For instance, exercise is one way to deal with the increase in body fat. But the new school, with a locker room and showers, brings on an age- appropriate embarrassment: "They don't want other girls to see them naked," says Petersen. Even a girl who has been athletic may need your support stay with it, perhaps to pursue sports activities independent of the school.

Some parents get into trouble by buying into the stereotype of the difficult preteen.

"It's not that this isn't a difficult child to parent. It is," says Petersen who, like many other professionals, likens ages 9 to 13 to the ''terrible twos," when a child is equally unpredictable -- clingy one minute, independent the next. At both ages, parents never know what to expect.

But just as you can't ignore mood swings in a 2-year-old, you need to cope with them in the 10- or 12-year-old. Problems come, Petersen says, when parents become convinced they won't be able to influence their child. Instead of making the effort, they withdraw.

She tells parents that what works best with preteen girls is a parenting style that is firm, warm and supportive. Social psychologist Allena Elovson, whose specialty is parent-child relationships, gives an example:

"A girl with a small pimple on her face says she won't go to a party. The typical parent says, 'Oh, it's not so bad,' or, even, 'That's the most ridiculous thing I ever heard.' "

The first response is false reassurance, the second dismissive. Neither is helpful. Instead, Elovson says, try empathy: " 'I know this bothers you, although it's not as noticeable as you think. Try my makeup to cover it up.' ''

As improbable as it sounds, Elovson insists that it's actually possible to strengthen the parent-child relationship during these years. Validating feelings is one way to do it. Here are some other strategies:

- Be straightforward. "Talk about how you feel about something, how her behavior affects you," says Elovson. " 'I'm not comfortable with you wearing lipstick to school.' "

- Seek out her feelings, let her know she counts.

- Don't be accusatory.

- Compromise. "Telling her she can't do something is not wise. She'll feel repressed and controlled," Elovson says. Instead: "How about if you just wear lipstick at home?"

- Look for ways to convey your values without threatening hers: "I was looking through this magazine and noticed how thin these models are. It makes me think there's a lot of pressure on girls your age about weight. Do you feel that?"
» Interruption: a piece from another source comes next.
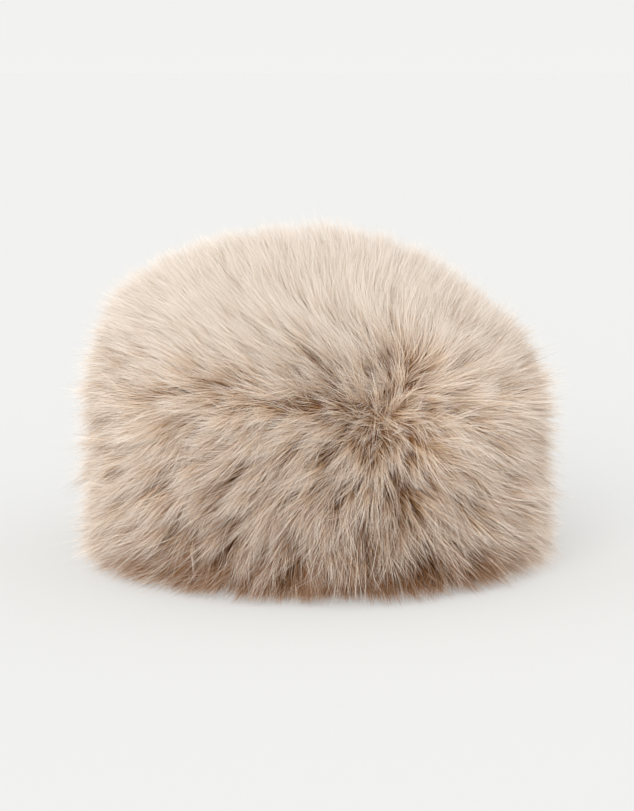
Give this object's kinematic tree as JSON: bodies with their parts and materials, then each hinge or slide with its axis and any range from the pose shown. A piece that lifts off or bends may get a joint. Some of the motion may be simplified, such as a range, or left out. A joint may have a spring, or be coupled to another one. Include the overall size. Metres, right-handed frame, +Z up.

Petersen says that clothes and makeup are two issues that deserve the least amount of your attention. "Give her freedom to experiment," she says, especially because peer pressure is so strong and because being different is such a stigma.

Besides, she argues, other issues are far more critical than clothes -- "Anything that might lead to sex, drugs, drink or being in a car with older kids," Petersen says. "When you do have to say no -- and you will," she adds, "do it after hearing each other's point of view. She may still be disappointed, but she won't feel you treated her as a child."

Petersen says the best way to get through these years is to look at them as opportunities to share information and values, "not as upsetting, horrible experiences you have no control over," even though, she adds, that may feel true.

And what if your preteen is a boy? "Life is somewhat easier," says psychiatrist Kettl. Boys' puberty typically is two years later than girls', and it lacks the explosion of hormonal activity. But that's material for another time.

- Preteen girls' grades often plummet. If that happens, don't be accusatory. Instead, try an approach like this: "I know it's important to be popular, but it's also important to do well academically. Can you figure out a way to accomplish both?"

- Stay in touch with your daughter's teachers, not just for academic reasons, but also to know about social and behavioral changes.

- Preteen girls often feel socially isolated. Stay in touch with who her friends are and how the friendships are going.

- Although it's normal for a preteen girl to be preoccupied with weight, consult your pediatician if her concern is extreme.

- Recommended reading: "Period," by JoAnn Gardner-Loulan, Bonnie Lopez, Marcia Quackenbush. Volcano Press, San Francisco, $6.